M. Emmanuel Capus. Or on nous demande, au travers de cet amendement, de choisir entre le petit dernier, la PME, et notre deuxième fils, qui est une ETI. De fait, le père de famille que nous sommes ne peut pas choisir entre les deux : nous ne saurions arbitrer entre les PME et les ETI.
Certes, j’avoue avoir moi aussi affirmé en commission qu’il était positif de défendre les PME ; plusieurs d’entre nous ont lancé l’alerte sur l’effet de cette hausse de fiscalité sur ces entreprises.
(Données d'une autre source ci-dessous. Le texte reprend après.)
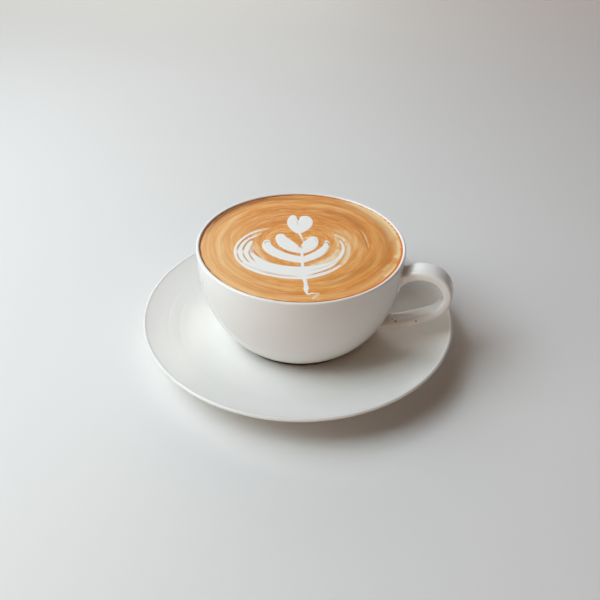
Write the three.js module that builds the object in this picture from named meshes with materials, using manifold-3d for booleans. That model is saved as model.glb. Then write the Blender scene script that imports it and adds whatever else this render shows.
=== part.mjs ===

Cela dit, il ne faut pas pour autant sacrifier les ETI. En exonérant les entreprises comptant jusqu’à 250 salariés, certes, on les favorisera, mais cela se fera au prix d’une concurrence exacerbée et d’une distorsion de concurrence avec les autres entreprises. Je suis moins inquiet pour les grands groupes, qui pourront répercuter ces hausses de coûts, que pour les ETI, qui risquent d’être victimes d’une concurrence invraisemblable. Cela risque d’avoir des conséquences énormes, du point de vue de l’emploi et des parts de marché qu’elles peuvent gagner, pour les entreprises qui comptent entre 250 et 300 salariés.
Je suis désolé de revenir sur ce point, mais cela me paraît constituer une vraie difficulté. Même si je comprends que cet amendement a été déposé pour aller dans le bon sens, ses dispositions me semblent comporter un vice.